SAN FRANCISCO — World-famous Russian chess grandmaster Garry Kasparov has made no secret Monday evening of his fierce disdain for Vladimir Putin’s authoritarian rule and for his gang of oligarchs in their war against the West–including the United States of America.
Kasparov reiterated his criticisms before a sold-out crowd of his admirers, many of whom were Russian, at the Commonwealth Club, where he discussed his latest book, Winter Is Coming: Why Vladimir Putin and the Enemies of the Free World Must Be Stopped.

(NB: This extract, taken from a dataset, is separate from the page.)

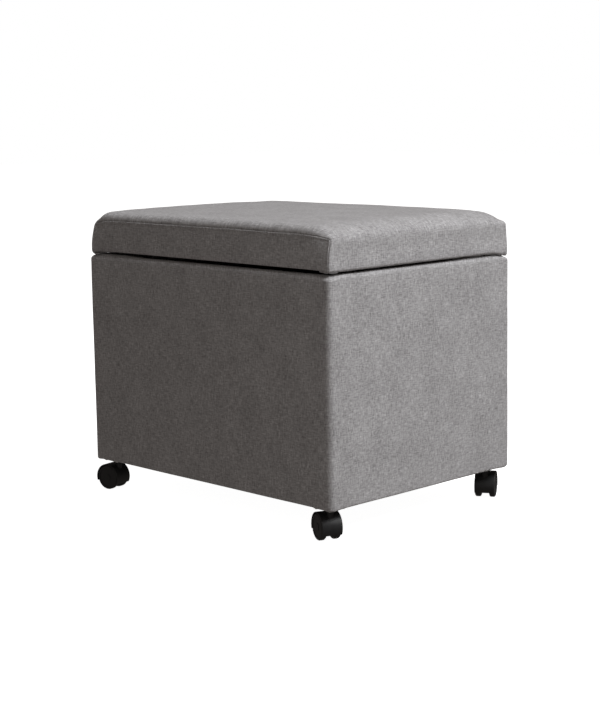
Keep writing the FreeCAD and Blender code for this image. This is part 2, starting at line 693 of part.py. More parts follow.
def make_stays():
    """Two folding stays. Each is a parallelogram with the line from hinge to case pivot."""
    lower_length = "sqrt(dims.stay_lid_back ^ 2 + dims.stay_lid_down ^ 2)"
    upper_length = "sqrt(dims.stay_case_back ^ 2 + dims.stay_case_down ^ 2)"
    lower_angle = "180 deg + atan(dims.stay_lid_down / dims.stay_lid_back)"
    upper_angle = "atan(dims.stay_case_down / dims.stay_case_back)"
    loose = "dims.stay_pin_radius + dims.running_gap"
    tight = "dims.stay_pin_radius"
    outer_face = "dims.stay_lower_x + dims.stay_arm"
    upper_head = "dims.stay_upper_x - dims.stay_gap - dims.stay_head"
    lower_head = "dims.stay_lower_x - dims.stay_gap - dims.stay_head"
    case_pivots = []
    lid_rivets = []
    for name, side in SIDES:
        stay_arm(f"stay_{name}_lower_arm", side, "dims.stay_lower_x", lower_length,
                 (loose, tight), STAY_CASE, lower_angle)
        stay_arm(f"stay_{name}_upper_arm", side, "dims.stay_upper_x", upper_length,
                 (loose, loose), STAY_MIDDLE, upper_angle)
        middle = pivot(f"stay_{name}_middle", side, STAY_MIDDLE, upper_head, outer_face)
        finish(middle, f"stay_{name}_middle_rivet")
        make_lid_bracket(name, side)
        collar = (f"{outer_face} + dims.stay_gap", f"{INSIDE_X} - dims.lining")
        anchor = f"{INSIDE_X} + dims.board / 2"
        title = f"stay_{name}_case_pivot"
        case_pivots.append(pivot(title, side, STAY_CASE, lower_head, anchor, collar))
        lid_rivets.append(pivot(f"stay_{name}_lid_rivet", side, STAY_LID, upper_head, outer_face))
    group("stay_pivot_screws", case_pivots)
    group("stay_lid_rivets", lid_rivets)


def make_hood(label):
    """Fender over both wheels, a web between them, and the barrel round the kingpin."""
    body = doc.addObject("PartDesign::Body", label)
    axle = ("dims.caster_trail", "dims.wheel_radius")
    half = "(dims.wheel_middle + dims.wheel_width / 2)"
    beyond = f"({half} + dims.overcut)"
    web = "dims.hood_web / 2"
    reach = "(dims.hood_radius + dims.overcut)"
    drum = pad(body, "YZ_Plane", f"-{half}", half, circles=[(*axle, "dims.hood_radius")])
    fillet(body, drum, "dims.hood_round", lambda edge: edge.BoundBox.XLength < TINY)
    well = [(*axle, "dims.hood_radius - dims.hood_wall")]
    pocket(body, "YZ_Plane", web, beyond, circles=well)
    pocket(body, "YZ_Plane", f"-{beyond}", f"-({web})", circles=well)
    underside = [
        (f"dims.caster_trail - {reach}", "dims.hood_front_height"),
        ("dims.caster_trail - dims.hood_front_reach", "dims.hood_front_height"),
        (f"dims.caster_trail + {reach}", "dims.hood_rear_height"),
        (f"dims.caster_trail + {reach}", "-dims.overcut"),
        (f"dims.caster_trail - {reach}", "-dims.overcut"),
    ]
    pocket(body, "YZ_Plane", f"-{beyond}", beyond, polygon=underside)
    pad(body, "XY_Plane", "dims.barrel_bottom", "dims.barrel_top", circles=[("0", "0", "dims.barrel_radius")])
    bore = "dims.kingpin_radius + dims.running_gap"
    top = "dims.barrel_top + dims.overcut"
    pocket(body, "XY_Plane", "dims.kingpin_bottom", top, circles=[("0", "0", bore)])
    pocket(body, "YZ_Plane", f"-{half}", half, circles=[(*axle, "dims.axle_radius")])
    return body


def make_wheel(label, side):
    """A nylon wheel with a dished outer face, a hub cap and a hollow inner side."""
    body = doc.addObject("PartDesign::Body", label)
    axle = ("dims.caster_trail", "dims.wheel_radius")
    low = "(dims.wheel_middle - dims.wheel_width / 2)"
    high = "(dims.wheel_middle + dims.wheel_width / 2)"

    def span(inner, outer):
        return (inner, outer) if side > 0 else (f"-({outer})", f"-({inner})")

    tread = pad(body, "YZ_Plane", *span(low, high), circles=[(*axle, "dims.wheel_radius")])
    fillet(body, tread, "dims.wheel_edge_round", lambda edge: edge.BoundBox.XLength < TINY)
    ring = [(*axle, "dims.wheel_dish_radius"), (*axle, "dims.wheel_hub_radius")]
    pocket(body, "YZ_Plane", *span(f"{high} - dims.wheel_dish", f"{high} + dims.overcut"), circles=ring)
    pocket(body, "YZ_Plane", *span(f"{low} - dims.overcut", f"{low} + dims.wheel_back_recess"), circles=ring)
    bore = [(*axle, "dims.axle_radius + dims.running_gap")]
    pocket(body, "YZ_Plane", *span(f"{low} - dims.overcut", f"{high} - dims.wheel_cap"), circles=bore)
    return body


def group_of_one(name, member):
    """A holder that gives one placed solid a second placement of its own."""
    holder = doc.addObject("Part::Compound", name)
    holder.Links = [member]
    return holder


def make_casters():
    """Four swivelling twin-wheel casters, their fixed plates, kingpins and screws."""
    kingpins = []
    screws = []
    under = "dims.case_bottom - dims.plate"
    for name, side_x, side_y, _ in CASTERS:
        x = f"({side_x} * (dims.case_width / 2 - dims.caster_inset_x))"
        y = f"({side_y} * (dims.case_depth / 2 - dims.caster_inset_y))"

        plate = doc.addObject("PartDesign::Body", f"caster_{name}_plate")
        half = "dims.plate_side / 2"
        outline = rectangle(both(half), both(half))
        corners = [(sx, sy) for sx in (-1, 1) for sy in (-1, 1)]
        base = pad(plate, "XY_Plane", under, "dims.case_bottom", polygon=outline)
        fillet(plate, base, "dims.plate_corner", is_upright)
        holes = [(f"{sx} * dims.plate_screw", f"{sy} * dims.plate_screw", "dims.screw_radius")
                 for sx, sy in corners]
        holes.append(("0", "0", "dims.kingpin_radius"))
        pocket(plate, "XY_Plane", under, "dims.case_bottom", circles=holes)
        finish(place(plate, x, y), f"caster_{name}_plate")

        kingpin = cylinder(f"kingpin_{name}", "dims.kingpin_radius",
                           "dims.case_bottom - dims.kingpin_bottom - dims.stay_gap")
        kingpins.append(place(kingpin, x, y, "dims.kingpin_bottom + dims.stay_gap"))
        for sx, sy in corners:
            spot = (f"{x} + {sx} * dims.plate_screw", f"{y} + {sy} * dims.plate_screw", under)
            screws.append(screw(f"caster_screw_{len(screws)}", Vector(0, 0, 1), spot, CASTER_SCREW))

        axle_half = "(dims.wheel_middle + dims.wheel_width / 2 - dims.wheel_cap - dims.stay_gap)"
        axle = cylinder(f"axle_{name}", "dims.axle_radius", f"2 * {axle_half}", Vector(1, 0, 0))
        place(axle, f"-{axle_half}", "dims.caster_trail", "dims.wheel_radius")
        turning = {
            f"caster_{name}_hood": make_hood(f"caster_{name}_hood"),
            f"caster_{name}_axle": group_of_one(f"caster_{name}_axle", axle),
            f"caster_{name}_wheel_a": make_wheel(f"caster_{name}_wheel_a", 1),
            f"caster_{name}_wheel_b": make_wheel(f"caster_{name}_wheel_b", -1),
        }
        for label, body in turning.items():
            turn(body, Vector(0, 0, 1), f"dims.{name}_trail_angle")
            finish(place(body, x, y), label)
    group("caster_kingpins", kingpins)
    group("caster_screws", screws)


make_carcass()
make_case_padding()
make_case_cover()
make_lining_and_dust_cover()
make_case_screws()
make_bumpers()
staple_ring("base_staples", "dims.case_width / 2", "dims.case_depth / 2", "dims.case_bottom")
make_lid_upholstery()
staple_ring("lid_staples", LID_X, LID_Y, "dims.lid_bottom")
make_hinges()
make_stays()
make_casters()

doc.recompute()
for thing in doc.Objects:
    if any(state in ("Invalid", "Error") for state in thing.State):
        raise RuntimeError(f"{thing.Label} failed: {thing.State}")
for thing in parts:
    if thing.Shape.isNull() or not thing.Shape.isValid() or not thing.Shape.Solids:
        raise RuntimeError(f"{thing.Label} has no valid solid")

os.makedirs("parts", exist_ok=True)
for thing in parts:
    thing.Shape.exportStep(f"parts/{thing.Label}.step")
print(len(parts), "sub-parts written")
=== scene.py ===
"""Looks of the rolling storage ottoman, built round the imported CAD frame. Metres, +Z up, front at -Y."""
import json
import math

import bmesh
import bpy
from mathutils import Matrix, Vector, kdtree, noise


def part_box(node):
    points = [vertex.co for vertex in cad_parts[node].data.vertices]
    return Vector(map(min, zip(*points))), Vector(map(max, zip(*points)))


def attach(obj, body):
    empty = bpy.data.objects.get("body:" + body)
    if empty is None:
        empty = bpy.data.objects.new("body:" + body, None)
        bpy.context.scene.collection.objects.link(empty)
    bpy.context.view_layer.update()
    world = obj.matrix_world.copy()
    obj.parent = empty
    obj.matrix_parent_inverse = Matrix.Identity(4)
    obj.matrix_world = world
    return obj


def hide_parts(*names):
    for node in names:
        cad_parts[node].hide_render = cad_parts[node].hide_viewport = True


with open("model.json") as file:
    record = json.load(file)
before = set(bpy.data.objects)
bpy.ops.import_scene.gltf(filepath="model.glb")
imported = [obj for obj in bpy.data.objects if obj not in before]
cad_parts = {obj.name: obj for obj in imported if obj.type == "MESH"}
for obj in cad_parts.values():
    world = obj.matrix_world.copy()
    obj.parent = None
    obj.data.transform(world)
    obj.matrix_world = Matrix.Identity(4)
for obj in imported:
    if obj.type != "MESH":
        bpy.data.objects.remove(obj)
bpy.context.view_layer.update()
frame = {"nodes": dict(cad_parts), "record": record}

MM = 0.001

# Places read from the CAD frame.
CASE_LOW, CASE_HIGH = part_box("case_cover")
LID_LOW, LID_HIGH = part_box("lid_top_cover")
BORDER_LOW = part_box("lid_front_border")[0]
REAR_BORDER_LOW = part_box("lid_rear_border")[0]
LINING_LOW, LINING_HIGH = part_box("case_lining")
FOAM_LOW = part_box("lid_foam")[0]

LID_X = LID_HIGH.x
LID_Y = LID_HIGH.y


# ---------------------------------------------------------------- camera, light and stage

CAMERA_PLACE = Vector((1.8913, -1.8392, 0.6398))
CAMERA_AZIMUTH = math.radians(45.68)
CAMERA_DOWN = math.radians(9.05)
CAMERA_ROLL = math.radians(-0.861)
CAMERA_LENS = 82.885
KEY_PLACE, KEY_SIZE, KEY_POWER = (3.10, 0.85, 3.95), 3.2, 260
FILL_PLACE, FILL_SIZE, FILL_POWER = (0.78, -1.05, 0.34), 0.5, 0.75
SURROUND_STRENGTH = 0.158
FLOOR_SIDE = 24
FLOOR_GLOW = 0.97


def make_camera():
    """The camera looks at the near corner from a little above the lid, nearly level."""
    right = Vector((math.cos(CAMERA_AZIMUTH), math.sin(CAMERA_AZIMUTH), 0))
    look = Vector((
        -math.sin(CAMERA_AZIMUTH) * math.cos(CAMERA_DOWN),
        math.cos(CAMERA_AZIMUTH) * math.cos(CAMERA_DOWN),
        -math.sin(CAMERA_DOWN),
    ))
    up = right.cross(look)
    rolled_right = math.cos(CAMERA_ROLL) * right + math.sin(CAMERA_ROLL) * up
    rolled_up = -math.sin(CAMERA_ROLL) * right + math.cos(CAMERA_ROLL) * up
    turn = Matrix((rolled_right, rolled_up, -look)).transposed()
    data = bpy.data.cameras.new("camera")
    data.lens = CAMERA_LENS
    data.sensor_width = 36
    data.clip_start = 0.05
    data.clip_end = 60
    camera = bpy.data.objects.new("camera", data)
    camera.matrix_world = Matrix.Translation(CAMERA_PLACE) @ turn.to_4x4()
    bpy.context.scene.collection.objects.link(camera)
    bpy.context.scene.camera = camera


def area_light(name, place, target, size, power, colour):
    data = bpy.data.lights.new(name, "AREA")
    data.shape = "DISK"
    data.size = size
    data.energy = power
    data.color = colour
    light = bpy.data.objects.new(name, data)
    light.location = place
    light.rotation_euler = (Vector(target) - Vector(place)).to_track_quat("-Z", "Y").to_euler()
    bpy.context.scene.collection.objects.link(light)


def make_light():
    """A large soft key from the right and above, a weak fill by the near corner and a dim warm surround."""
    scene = bpy.context.scene
    scene.view_settings.view_transform = "Standard"
    area_light("key", KEY_PLACE, (0, 0, 0.3), KEY_SIZE, KEY_POWER, (0.985, 0.985, 1.0))
    area_light("fill", FILL_PLACE, (0.1, -0.2, 0.25), FILL_SIZE, FILL_POWER, (1.0, 0.95, 0.92))
    world = bpy.data.worlds.new("studio")
    scene.world = world
    world.use_nodes = True
    nodes, links = world.node_tree.nodes, world.node_tree.links
    nodes.clear()
    output = nodes.new("ShaderNodeOutputWorld")
    seen = nodes.new("ShaderNodeBackground")
    seen.inputs["Color"].default_value = (1, 1, 1, 1)
    seen.inputs["Strength"].default_value = 1.0
    dim = nodes.new("ShaderNodeBackground")
    dim.inputs["Color"].default_value = (1.0, 0.90, 0.84, 1)
    dim.inputs["Strength"].default_value = SURROUND_STRENGTH
    path = nodes.new("ShaderNodeLightPath")
    mix = nodes.new("ShaderNodeMixShader")
    links.new(path.outputs["Is Camera Ray"], mix.inputs[0])
    links.new(dim.outputs[0], mix.inputs[1])
    links.new(seen.outputs[0], mix.inputs[2])
    links.new(mix.outputs[0], output.inputs["Surface"])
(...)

The title of the book–also, coincidentally, the title of the first episode in the first season of the hit TV series Game of Thrones–is meant to serve as a warning about the impending doom that the world will face should the West continue down its path of chronic appeasement, weakness and moral capitulation on which Putin depends to maintain his power.
He compared Putin’s manipulation of his image as being too powerful to be ousted with the way Adolf Hitler portrayed himself in Germany during the 1930s once the Nazi leader had risen to power. The main difference, he pointed out, is that Putin has nuclear weapons.
Kasparov, who became the world’s youngest chess champion in 1985 at the age of 22, joked with the audience that he was very upset to hear that Putin is a good chess player. “Chess is not a game for dictators. Chess is transparent…dictators play different games because everything they do is covered in secrecy; it’s clandestine,” he said. “Putin’s game is poker,” Kasparov explained noting that President Barack Obama had been dealt a full house–“and he flushed it down the toilet.”
Kasparov gave a brief but thorough history of Russia’s transition from Boris Yeltsin to his former K.G.B. agent successor, who rose to the ranks with the help of what he described as a feckless West. Kasparov then went on to chart the sad decline of Russia under Vladimir Putin.
Under Putin today, Kasparov said, Russia is far worse off, despite the deceptive perception that he is well-liked by his constituents. “Even the people who are supportive of the regime understand that it will not get better,” he said. “Many of us in the Soviet Union confuse the ballot box with the ATM,” Kasparov lamented.
In his book, Kasparov says that the free world should establish a “global Magna Carta” that unites all democracies in the fight against dictators throughout the world, and emphasizes the importance of developing energy substitutes for Europe’s heavy dependence on Russian oil imports, which he connected to the conflict in the Middle East.
Regarding Putin’s alliance with Iran, Kasparov explained that for both these nations, a “war in the Middle East is an absolute must [being] oil prices are at a critical low [and] they are going down to $40 a barrel.” Russia’s crippling economy would likely require oil to be around $100 a barrel in order to help it prop itself up again, he said. Kasparov added that “the moment you have Putin and the Iranians inside, the war will not stop.”
He noted that “in order for [Putin] to stay in power, he needs to create enemies… and he has to sell conflicts. Selling conflicts makes you indispensable, because who else can protect the county?” When Putin appears weak, he uses foreign aggression to demonstrate that he’s strong. Kasparaov also noted that the Soviet Union’s military was far more powerful than Putin’s military is today. Still, regarding a tangible confrontation with the West, Kasparov suggested “war with Russia is definitely not a very productive idea.”
Debunking a common and “false” myth created by liberals, which suggests the world must choose between appeasement and war, Kasparov said “between appeasement and war there is a very large territory called leadership.” He noted that “the problem is, in the next 40 months, I don’t expect any adequate leadership from the western world,” hinting at Obama.
He said the United States, acting alone, without allies in European countries, “can create major, major problems for the Russian economy,” and specifically that more damage could be done from the New York Stock Exchange (NYSE) than from the White House through the manipulation of oil prices–a factor that would prove to be further damning to Putin’s reign.
As for the question of whether Putin is an ally with regard to the fight against the Islamic State, Kasparov said it is a “troublesome” argument to make. Just because we dealt with Stalin, it is not OK to deal with Putin, he said.
He explained that while “in [Boris] Yeltsin’s Russia, corruption was a problem, in Putin’s Russia corruption is a system.”
Kasparov noted that any future transition would be a long one: “For every day Putin stays in power, it makes the chances for transition less and less realistic.”